How To Forgive Others and Yourself

In order to forgive, we must process the negative emotions first. Learn the forgiveness process I use and how you can use it in your own life.Lately in my life, I feel like I keep being offered the opportunity by the universe to decide how I want to show up in my relationships when someone makes a choice that hurts me. It’s the kind of opportunity I don’t want and didn’t choose, but I’m having anyway. 

I had two separate issues arise recently with a couple of people that I love where I felt hurt by actions or choices they made. I’ve been feeling a lot of feelings about it based on all the thoughts I’m having about it. 

I’m still processing through it and I’m not at peace with it. I’m not where I want to be with it. But I’ve been thinking about you all along the way as well because what I’m working on is feeling forgiveness for these people.

 

Moving toward forgiveness

This comes up a lot for my clients with themselves. In the weight loss process, we tend to beat ourselves up a lot. I think that comes from our inability to forgive ourselves for missteps, mistakes, or even intentional wrongdoing.

Forgiveness for ourselves in these cases is like a lifeline of compassion. It allows us to move forward with focus in the direction of our goals, unburdened from our past actions. 

However, instead of thinking of it in these terms, a lot of the time we see it as going too easy on ourselves. We think that if we forgive, we are being too permissive and we will never learn. 

I think it’s worth looking into that to see if it’s true. 

I want to walk you through the process I go through and am in currently because I think it’s valuable to work this out for myself, to think about it critically and to notice what’s going on, and eventually get to the place I want to get with it.

 

Sort through your feelings and thoughts

After encountering these two situations, I’m feeling hurt, betrayed, angry, frustrated, really sad, and hopeless. I’m feeling a whole bunch of emotions based on what I’m making the actions of others mean.

I have some thoughts like, “They don’t care about me. They have no respect for me. They keep doing the same thing over and over. I’ve expressed very clearly how I feel and what my expectations are. They don’t listen. They should know better. This person is telling me what I want to hear, not what’s true. They just don’t care.”

If these sentences are my brain’s interpretation of the actions these people have taken and the words they’ve said, it makes perfect sense that I’m feeling what I’m feeling.

There are usually a lot of these thought and feeling pairs swirling around when we are feeling negative emotions. The thoughts in my head paired with the resulting feelings in my body. 

I usually like to write them all down and look at them one by one. You don’t have to look at every single one of them to process them. I might look at the feeling first and ask myself what I’m feeling. That shows me what I’m thinking that is creating that feeling. 

Sometimes I start by looking at the thought I’m having and I tune into what feeling that thought is creating. Sometimes I do both.

The first step in moving toward forgiveness is getting all the thoughts out and taking a look at them one by one. What feeling does this thought create? What thought is creating this feeling?

 

Just the facts

Once I clearly see the thoughts and feelings that are swirling around, I go back to the story and I make sure I get the facts straight. I go through what happened down to its simplest form. No opinions, no emotions, just the basics. 

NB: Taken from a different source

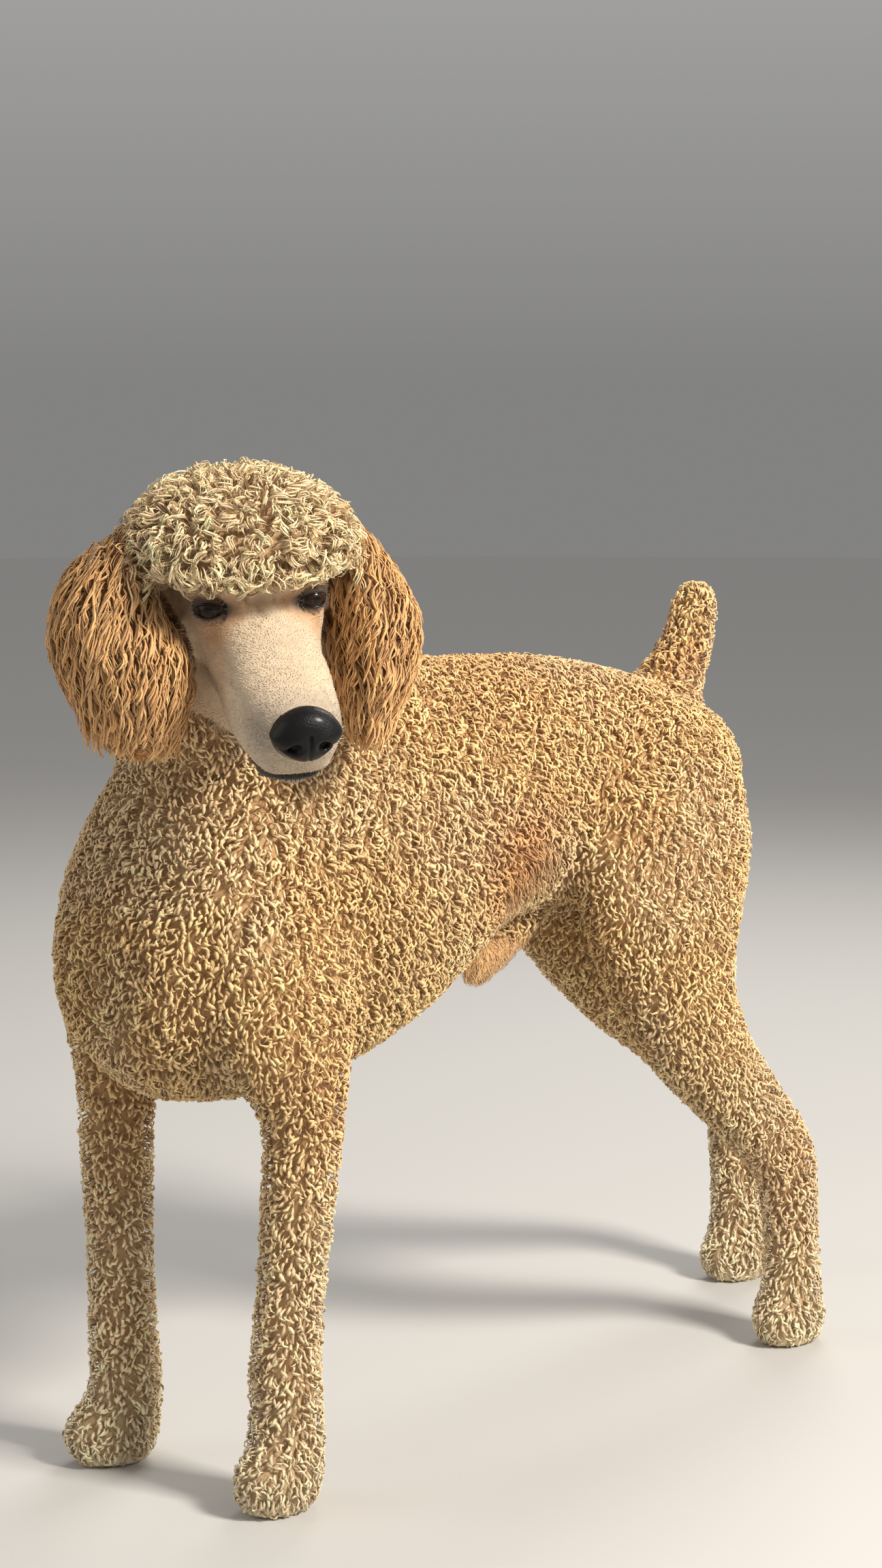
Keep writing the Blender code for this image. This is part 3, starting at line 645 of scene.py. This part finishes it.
def skinFinish():
    made, nodes, links, shader = newMaterial("skinAndShortCoat", 0.75, Sheen_Weight=0.15, Sheen_Roughness=0.5)
    fine = noiseNode(nodes, links, 900, 2)
    broad = noiseNode(nodes, links, 160, 3)
    colour = shade(nodes, links, toneNode(nodes).outputs["Color"], broad.outputs["Fac"], 0.88, 1.08)
    links.new(colour, shader.inputs["Base Color"])
    # a fine nap where it is clipped, and rough wool between the locks
    wool = noiseNode(nodes, links, 260, 3)
    height = nodes.new("ShaderNodeMix")
    height.data_type = "RGBA"
    links.new(toneNode(nodes, "woolShare").outputs["Color"], height.inputs["Factor"])
    finer = shade(nodes, links, fine.outputs["Color"], fine.outputs["Fac"], 0.1, 0.3)
    links.new(finer, height.inputs["A"])
    links.new(wool.outputs["Color"], height.inputs["B"])
    addBump(nodes, links, shader, height.outputs["Result"], 0.8, 0.0030)
    return made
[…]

The more simple, the more basic, the less emotional, the less likely it is to have an opinion wove in there.

The purpose of this is to separate the story my brain is telling from what is happening, and what is inarguably true. 

It’s differentiating what I don’t have control over from what I do. I don’t control the things other people do or say, and other things that happen outside of me. I do have control over what I make those things mean.

This process of separating facts from the story, looking at the sentences my brain is currently choosing to use to tell the story, noticing the feelings those sentences are creating, and questioning them is how I start to have some authority over it.

It’s through this looking closer process that I’m able to start making some more deliberate decisions about what I WANT to think and feel about the situation. 

But I have to know what I am currently thinking and feeling and understand where that’s coming from before I can do that.

 

Your emotions are okay!

When things happen around us and to us, our brains tell these big elaborate stories about it all. But the facts are pretty simple. I’m making their actions and their words mean a whole bunch of things about me. I’m making it personal with my thinking.

Here is something really important that I want you to understand: that’s okay. 

It’s okay to make it mean something about me. It’s okay to make it personal. It’s okay to feel hopeless and frustrated and hurt. These are natural human emotions. They are not problems to be solved. 

These feelings are experienced in my body and I see them as messages. They are messages alerting me to something I might want to take a closer look at, not things I have to change as soon as possible.

Processing through a situation and all the thoughts and feelings involved is a way to move through the emotion authentically and arrive at a different place. But the goal is not to rush to feeling better. 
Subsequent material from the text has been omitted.